Alas, while the theory has potential there appears to be a slight complication, namely that as many Muslims died in Syria last week as in the entire Gaza conflict. In fact those killed in the Syrian civil war now number an astounding and utterly tragic 250,000. Yet these, the bulk of which are Muslim deaths, now receive very little attention from important segments of the media.

Of course, we could argue it is a combination of all these, as well as additional reasons, such as Western vested interests, the potential of conflicts to cause wider conflagrations, local politics, and so on. And that is without even getting into a discussion of the editorial policies and politics of different news networks, the political agendas of their financial backers, or the extent to which news outlets seek to reflect or shape public opinion in a consumerist quest for viewers.

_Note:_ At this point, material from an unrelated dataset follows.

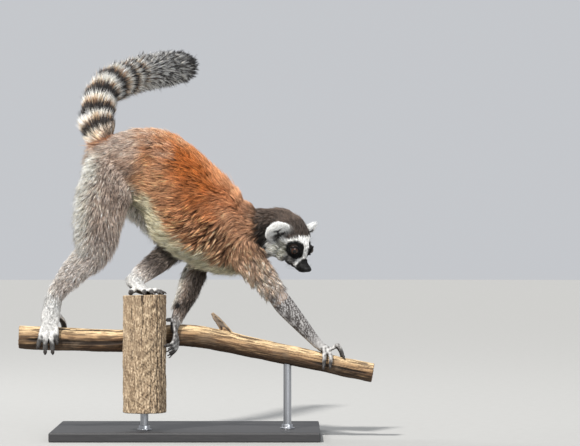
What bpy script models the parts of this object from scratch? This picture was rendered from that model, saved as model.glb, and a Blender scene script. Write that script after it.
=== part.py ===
"""Ring-tailed lemur, life size, walking along a bare pole past a fence post.

The animal faces +X and its right side is towards -Y. The pole and the post are
short cut lengths, held over a flat base by two rods. Z = 0 is the underside of
the base. Sizes below are millimetres and are scaled to metres as meshes are made.
The solids reach out to the tips of the coat.
"""

from math import cos, pi, radians, sin

import bmesh
import bpy
from mathutils import Matrix, Vector

MM = 0.001
GAP = 0.35  # clear space left between touching pieces
BODY_VOXEL = 3.2
HEAD_VOXEL = 1.9
PAW_VOXEL = 1.3
HEAD_TRIANGLES = 740
BODY_TRIANGLES = 1500
LIMB_TRIANGLES = 510

# ---------------------------------------------------------------- driving sizes
# A station is (x, y, z, half size in the plane of the bend, half size across it).
TRUNK = [
    (-146, 0, 409, 14, 13),
    (-141, 0, 411, 27, 24),
    (-124, 0, 413, 43, 37),
    (-93, 0, 410, 57, 48),
    (-57, 0, 403, 65, 52),
    (-23, 0, 377, 66.5, 53),
    (7, 0, 340, 70.5, 54),
    (42, 0, 312, 64, 51),
    (66, 0, 293, 54, 46),
    (85, 0, 279, 39, 36),
    (94, 0, 272, 24, 23),
]
NECK = [
    (52, 0, 322, 40, 36),
    (76, 0, 313, 42, 38),
    (98, 1, 306, 40, 36),
    (119, 3, 312, 34.5, 32),
    (136, 4, 315, 31, 29),
    (148, 4, 312, 28, 25),
]
THIGH_RIGHT = [
    (-110, -18, 402, 38, 24),
    (-122, -28, 374, 43, 27),
    (-130, -31, 345, 40, 27),
    (-135, -31, 315, 36, 24),
    (-137.5, -30, 290, 31, 21),
    (-141, -28, 277, 26, 19),
]
SHANK_RIGHT = [
    (-128, -29, 286, 20, 17),
    (-147, -26, 272, 27, 19),
    (-169, -20, 253, 23, 16.5),
    (-188, -15, 232.5, 17.5, 13.5),
    (-200.5, -12, 215, 14.5, 13),
    (-205, -12, 203, 14, 13),
]
THIGH_LEFT = [
    (-108, 20, 402, 38, 24),
    (-86, 33, 376, 38, 27),
    (-58, 41, 346, 34, 26),
    (-32, 45, 314, 28, 22),
    (-17, 46, 296, 24, 19),
    (-10, 46, 288, 16, 14),
]
SHANK_LEFT = [
    (-12, 44, 294, 18, 15),
    (-26, 33, 281, 22, 18),
    (-46, 16, 264, 21, 17),
    (-64, 1, 250, 18, 15),
    (-77, -7, 241, 16, 14),
    (-84, -9, 236, 14, 13),
]
UPPER_ARM_RIGHT = [
    (66, -16, 306, 34, 20),
    (80, -26, 284, 30, 21),
    (98, -30, 256, 23, 18),
    (116, -30, 233, 20, 16),
    (124, -29, 223, 16, 14),
]
FOREARM_RIGHT = [
    (119, -30, 231, 17, 14),
    (128, -28, 218, 20, 16),
    (142, -24, 199, 19.5, 15),
    (165, -16, 172, 15.5, 12.5),
    (184, -9, 150, 11.5, 10),
    (193, -6, 140, 9.5, 9),
]
UPPER_ARM_LEFT = [
    (66, 16, 306, 34, 20),
    (56, 27, 292, 29, 21),
    (34, 35, 277, 24, 18),
    (18, 38, 266, 20, 16),
    (11, 38, 261, 15, 13),
]
FOREARM_LEFT = [
    (15, 38, 266, 17, 14),
    (7, 31, 248, 20, 15.5),
    (-3, 13, 220, 17, 13.5),
    (-13, -3, 198, 13.5, 11.5),
    (-19, -12, 183, 10.5, 9.5),
    (-21, -14, 177, 9.5, 9),
]
TAIL = [
    (-122, 0, 425, 24, 24),
    (-130, 0, 447, 29, 29),
    (-139, 12, 471, 30, 30),
    (-138, 29, 496, 29, 29),
    (-132, 51, 518, 28, 28),
    (-119, 82, 534, 28, 28),
    (-103, 128, 545, 28, 28),
    (-86, 195, 555, 28, 28),
    (-68, 277, 563, 28.5, 28.5),
    (-50, 362, 571, 28.5, 28.5),
    (-32, 430, 577, 27, 27),
    (-25, 455, 579, 21, 21),
    (-22, 467, 580, 10, 10),
]
TAIL_LENGTHS = 5

# The head has its own axes: forward along the muzzle, left, and up to the crown.
HEAD_CENTRE = Vector((152, -8, 303))
HEAD_PITCH_DOWN = radians(49)
HEAD_TURN_RIGHT = radians(38)
# (forward, up, half height, half width)
SKULL = [
    (-36, 6, 9, 9),
    (-32, 5, 18, 20),
    (-22, 2, 25, 29),
    (-8, 0, 28, 34),
    (7, -2, 27.5, 33.5),
    (19, -5, 24, 28.5),
    (29, -9, 19, 21),
    (37, -12, 13.5, 15),
    (46, -14, 11.5, 12.5),
    (53, -11.5, 8.5, 10.5),
    (58, -9, 5.8, 8.5),
    (62, -7, 3, 5.5),
]
BROW = (20, 14, 5, 8.5)  # forward, to each side, up, radius
CHEEK = (2, 22, -19, 15.5)
EYE = (26.5, 17.5, 1, 8.2)
NOSE_PAD = (60.3, 0, -6.5, 4)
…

Nonetheless, to the casual observer one cannot help but feel, somehow, that the media has a pecking order of whose suffering and deaths are more newsworthy than others. Middle East Christians, African Christians (indeed Africans more generally), and little-known ancient religious communities in the Middle East seem to be at the bottom of the pile. At the other end of the scale, the casual observer might be forgiven for concluding that much of the media lends more value to fatalities from and within the West and developed world than elsewhere Meanwhile, Muslim fatalities are somewhat of a conundrum, where Muslims killed by Muslims, whether in Sudan, Afghanistan, Somalia, Syria, etc seem to command little interest. Yet Muslims killed by Jews seems to be quite another matter.

Frankly, writing this piece has been a somewhat distasteful experience. After all, human life is precious and the loss of innocent lives is enormously tragic. That's why, given the media's recent obsession with "proportionality", it would be nice to see it practice what it preaches a little more consistently.